At this point no doubt people are saying 'it's just entertainment' but I'm not alone in thinking that it would be nice to see female roles that involve more than the batting of eyelashes. As the Washington Post's Hank Stuever acerbically wrote last week about the current season:

It's all bunnies, baby dolls and broads – and bridezillas and bimbos, if you get into reality TV. It's still giggles and jiggles.

In fact Stuever is not entirely correct – in addition to giggles and jiggles you can also play Snow White or the wicked witch in Once Upon A Time, a ghost in A Gifted Man or a fish-out-of-water doctor in Hart of Dixie, which appears to be a sub-par rom com that somehow took a wrong turning and landed up on the small screen.

Then there are the season's new sitcoms.

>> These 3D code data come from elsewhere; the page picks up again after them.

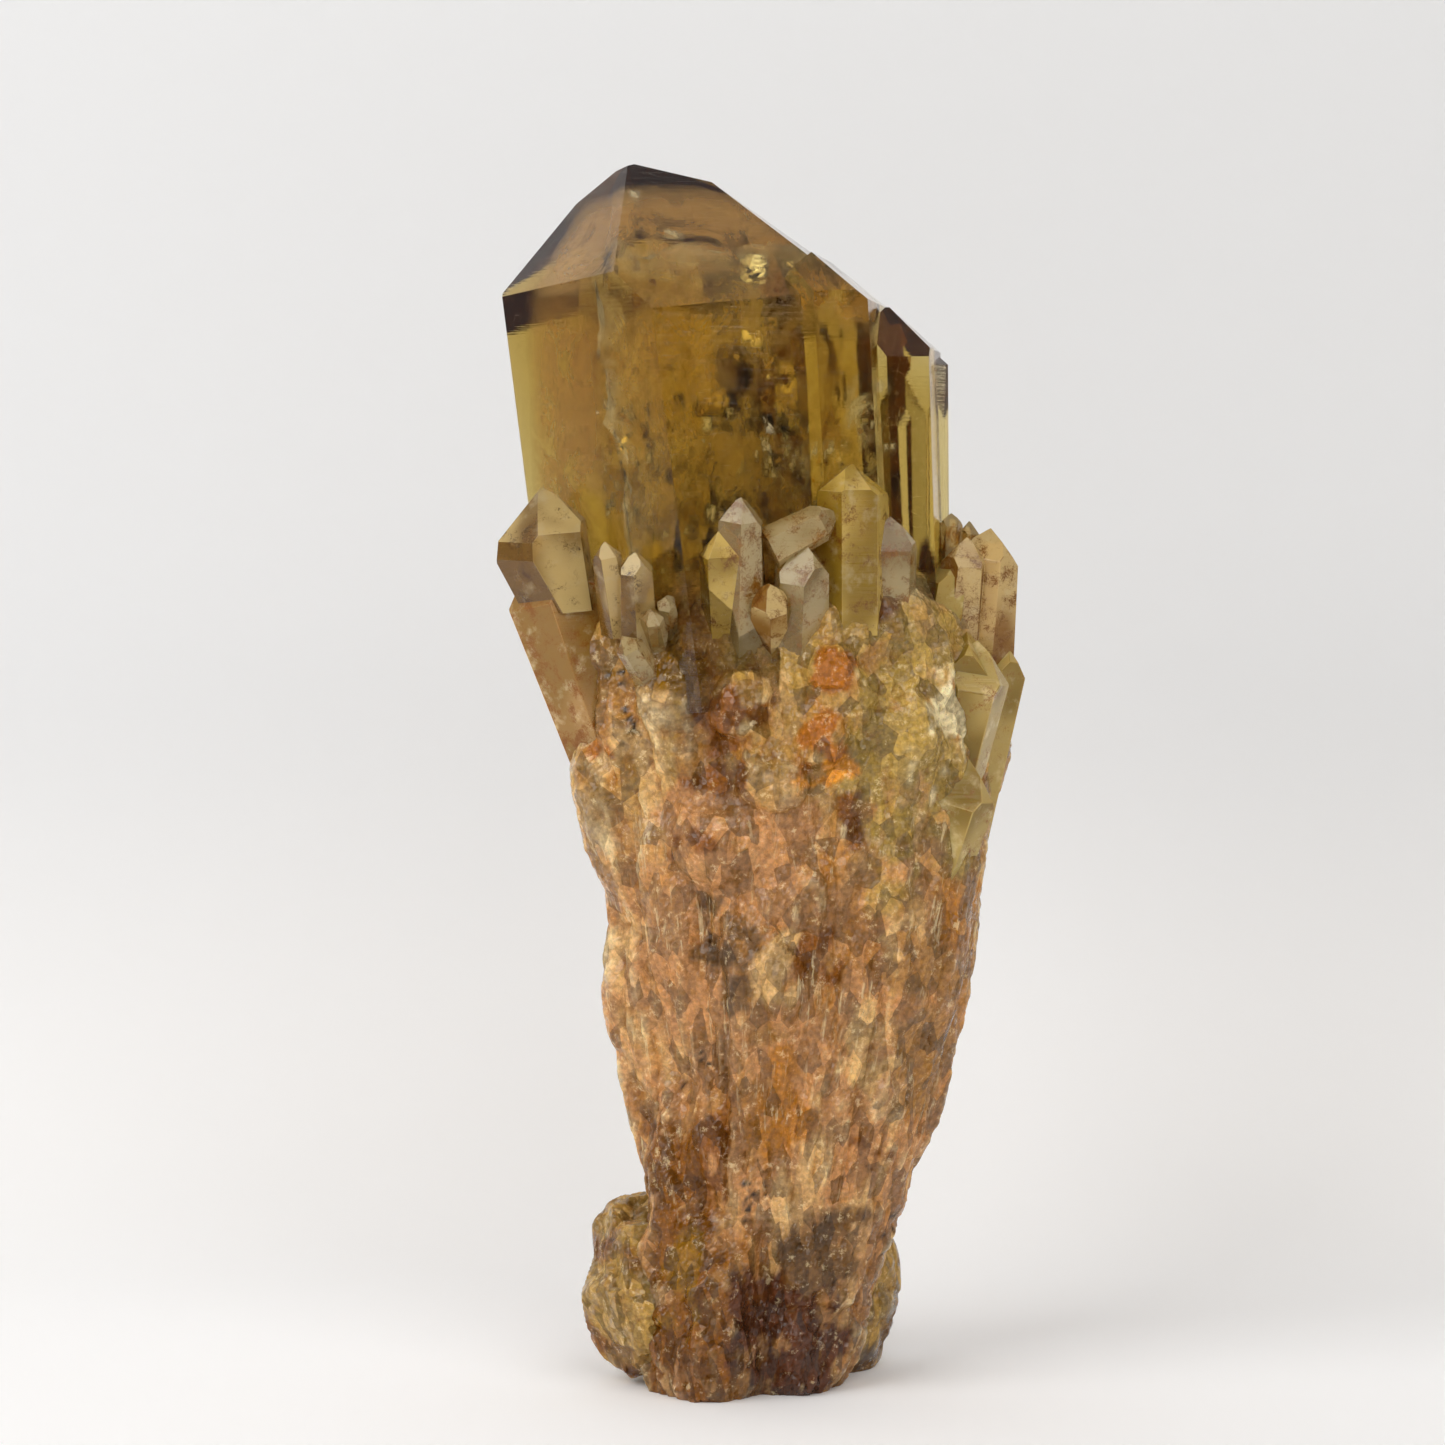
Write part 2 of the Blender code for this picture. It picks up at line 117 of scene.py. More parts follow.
# The large crystals. A side is azimuth from the show face, distance from the axis and
# taper; an end face is azimuth, height where it meets the axis over the tip, and slope.
MAIN_CRYSTALS = {
    "main_point": {
        "tip": (-17.4, -2.1, 158.5), "foot": (-8.6, -2.1, 88.0),
        "sides": ((-42, 13.8, 0), (18, 18.6, 0), (78, 23.8, -4.5),
                  (138, 20.0, -7), (198, 20.5, -8), (-102, 17.5, 0)),
        "ends": ((-42, 0.3, 48.3), (18, 0.2, 48.3), (78, 6.0, 43.7), (158, 0.0, 46),
                 (205, 0.5, 46), (-102, 4.0, 46.9), (-110, -0.3, 12)),
    },
    "second_point": {
        "tip": (7.5, -1.0, 149.5), "foot": (11.0, -1.0, 88.0),
        "sides": ((-42, 13.0, 0), (18, 14.4, 0), (78, 7.6, 0),
                  (138, 11.0, 0), (198, 13.0, 0), (-102, 8.0, 0)),
        "ends": ((18, 9.6, 51.8), (78, -2.8, 43), (198, 3.0, 51.8), (138, 1.0, 51.8),
                 (-102, -4.0, 45)),
    },
    "third_point": {
        "tip": (16.8, -4.5, 139.2), "foot": (18.4, -4.5, 88.0),
        "sides": ((-42, 5.2, 0), (18, 5.0, 0), (78, 4.8, 0),
                  (138, 9.0, 0), (198, 12.0, 0), (-102, 6.0, 0)),
        "ends": ((18, 0.2, 51.8), (78, 0.0, 46), (198, 1.0, 51.8), (-42, 2.5, 51.8),
                 (-102, 2.0, 51.8)),
    },
    "edge_point": {
        "tip": (19.2, 1.0, 136.8), "foot": (19.6, 1.0, 88.0),
        "sides": ((-5, 5.0, 0), (55, 4.3, 0), (115, 4.2, 0),
                  (175, 9.0, 0), (235, 5.0, 0), (295, 5.0, 0)),
        "ends": ((-5, 3.0, 51.8), (55, 0.5, 47), (115, 0.5, 47), (175, 1.0, 51.8)),
    },
    "shoulder_point": {
        "tip": (-28.4, -11.5, 116.2), "foot": (-27.6, -9.5, 101.0),
        "sides": ((-40, 4.6, 6), (20, 4.6, 6), (80, 4.9, 6),
                  (140, 5.0, 3), (200, 5.0, 3), (-100, 4.3, 8),
                  (-100, 9.4, -23), (-40, 8.6, -20)),
        "ends": ((-40, 0.4, 51.8), (20, 0.0, 46), (80, 1.0, 44), (140, 0.5, 50),
                 (200, 0.5, 50), (-100, 0.0, 50)),
    },
    "yellow_point": {
        "tip": (10.8, -16.4, 118.6), "foot": (10.6, -14.0, 98.0),
        "sides": ((-42, 3.8, 0), (12, 3.6, 1), (72, 4.0, 1),
                  (132, 5.0, 1), (192, 5.0, 1), (-102, 3.8, 1)),
        "ends": ((-42, 0.5, 40), (12, 0.0, 34), (72, 0.5, 42), (132, 1.0, 44),
                 (192, 1.0, 44), (-102, 0.5, 42)),
    },
}

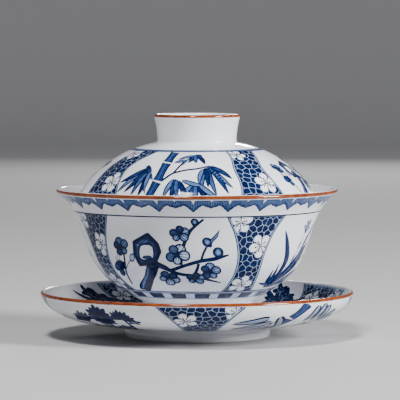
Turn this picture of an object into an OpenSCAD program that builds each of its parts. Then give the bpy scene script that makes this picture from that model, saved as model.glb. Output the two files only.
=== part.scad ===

NBC's Whitney is a sort of Judd Apatow-lite, which hopes to capture the Bridesmaids audience by making fart jokes, Two Broke Girls takes the idiosyncratic and always watchable Kat Dennings and gives her some of the most predictable dialogue this side of Two and A Half Men, I Hate My Teenage Daughter wastes two likeable talents in Jaime Pressly and Katie Finneran and New Girl with its nauseating 'Adorkable' tagline is merely an excuse for Zooey Dechanel to twirl winsomely in the hope that we'll believe a 32-year-old singing to herself is lovable rather than arrested.

It's not even as though women get a break in the male-centric shows. ABC's Last Man Standing and Man Up centre around the problems of being an emasculated man in today's world while reminding us that the worst thing you can do to a guy is compare him to a woman's female parts.

Thank goodness then for Madeline Stowe's silk-over-steel matriarch in Revenge and Maria Bello's tough-talking cop in the Prime Suspect remake. To be honest, the former is little more than a campy bit of fluffy fun while the latter pales next to the original – it's just that in comparison with the rest of the 2011 season they seem like minor miracles at work.